Mari kembali mengingat, syarat untuk masuk dalam sebuah organisasi kemahasiswaan. Poin pertama, yang sangat ditekankan, poin krusial, poin yang tidak boleh dilanggar yakni "Mahasiswa Aktif bla bla bla". Syarat ini merupakan syarat mutlak, tidak seperti kelengkapan administrasi lain seperti CV atau Surat Keterangan Sehat yang deadline pengumpulannya dapat diperpanjang, (bahkan) beberapa organisasi kemahasiswaan tidak mewajibkan aspek ini.
Kadang kita (dan penulis tentunya) sering lupa bahwa sejatinya kita adalah mahasiswa. Mahasiswa diembankan untuk mengembangkan bidang keilmuan sesuai dengan subject yang mahasiswa tersebut ambil di awal perkuliahan. Saat lulus, mahasiswa harus menjadi scientific center of excellence, artinya mahasiswa harus siap menjadi solusi spesifik bagi masalah-masalah yang timbul dalam bidang keilmuannya. Mahasiswa solutif seperti ini dapat secara paripurna menguasai teori keilmuan bidangnya serta bagaimana teknik implementasinya dalam masyarakat.
Organisasi kemahasiswaan lebih ditujukan untuk mengasah kemampuan leadership mahasiswa. Artinya, aspek implementasi teori keilmuan mahasiswa sudah ditopang oleh kegiatan kemahasiswaan diluar ruang kelas (walaupun kadang banyak mahasiswa tidak menyadari urgensi ini). Lalu bagaimana dengan teori keilmuan mahasiswa itu sendiri?. Hal yang sering menjadi masalah utama bagi mahasiswa yang (sengaja atau tidak sengaja) diberi gelas "aktivis".

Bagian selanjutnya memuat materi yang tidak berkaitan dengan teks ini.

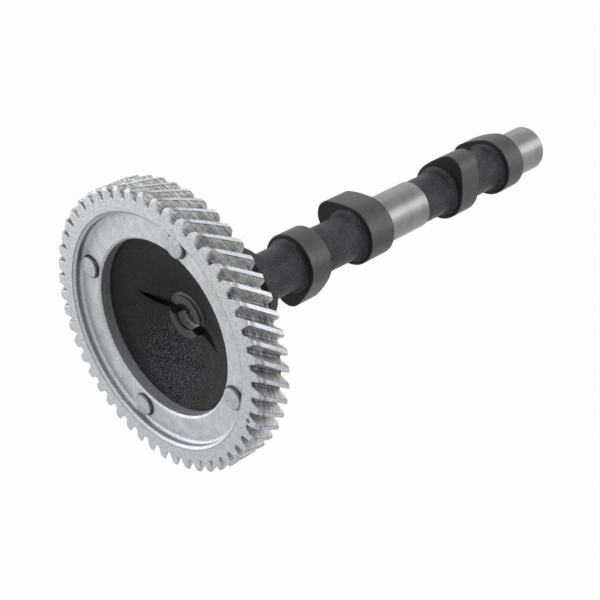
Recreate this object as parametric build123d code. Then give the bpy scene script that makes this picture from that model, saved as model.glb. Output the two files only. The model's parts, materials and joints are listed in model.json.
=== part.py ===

Karena sudah disibukkan dengan agenda organisasi (rapat, konsolidasi, event organizer dan banyak lagi) terkadang mahasiswa lupa akan jati diri mahasiswa itu sendiri, sebagai scientific center of excellence. Contoh kecil, seorang aktivis mahasiswa Ilmu Gizi yang pulang kampung "gelagapan" saat ditanya "makanan apa yang bagus untuk seorang anak bayi yang pilek terus menerus". Memang tidak dapat menggeneralisir semua aktivis berpolapikir demikian, namun tak dapat dipungkiri juga, banyak aktivis mahasiswa yang demikian adanya.
Saat ini, tolak ukur yang dapat digunakan untuk mengetahui penguasan teori keilmuan seseorang adalah ujian mata kuliah. Terlepas dari kurang atau bahkan tidak representatifnya tolak ukur ini, namun penggunaan ujian sebagai tolak ukur menempati posisi paling sesuai dengan kebutuhan saat ini. Hasil ujian yang direpresentasikan dalam bentuk nilai dapat digunakan apakah seorang mahasiswa berhasil dalam menyerap materi keilmuan saat kuliah atau sebaliknya. Kalkulasi nilai ini lebih lanjut dilihat dalam bentuk Indeks Prestasi Kumulatif (IPK).
Kebiasaan yang sering terjadi pada mahasiswa bergelar aktivis beranggapan bahwa IPK bukan merupakan sesuatu yang penting. IPK tidak dapat digunakan untuk mengukur potensi sukses seorang mahasiswa di masa depan. Sekali lagi, tidak bermaksud menggenalisir semua pemikiran mahasiswa, namun tidak dapat dipungkiri banyak mahasiswa khususnya aktivis yang menggunakan pola pikir ini.
Pemikiran ini tidak sepenuhnya salah. Namun, jika sudah sampai pada pemikiran bahwa IPK bukan merupakan sesuatu penting, ini jelas-jelas salah. IPK yang terakumulasi dari nilai-nilai ujian utamanya dan tugas-tugas perkuliahan merupakan tolak ukur yang paling representatif untuk mengukur kemampuan keilmuan seseorang. Kembali lagi ke pemahaman awal bahwa tanpa bekal keilmuan akan terjadi ketimpangan saat mahasiswa tersebut turun ke masyarakat dengan menyandang gelar kebesaran di spesifikasi masing-masing. Hal ini dikarenakan tak ada "sesuatu" yang dibawa (yang sesuai dengan spesifikasi keilmuannya) untuk ditransfer ke masyarakat.
Komplementasi IPK baik dan leadership yang mumpuni merupakan syarat utama bagi semua lulus perguruan tinggi untuk siap menjadi agen transformasi di masyarakat kelak. Jika kemampuan leadership dipelajari dari organisasi kemahasiswaan, sekarang saatnya (kembali) belajar keilmuan masing-masing, simpel saja di ujian ini. Agar tidak mati!.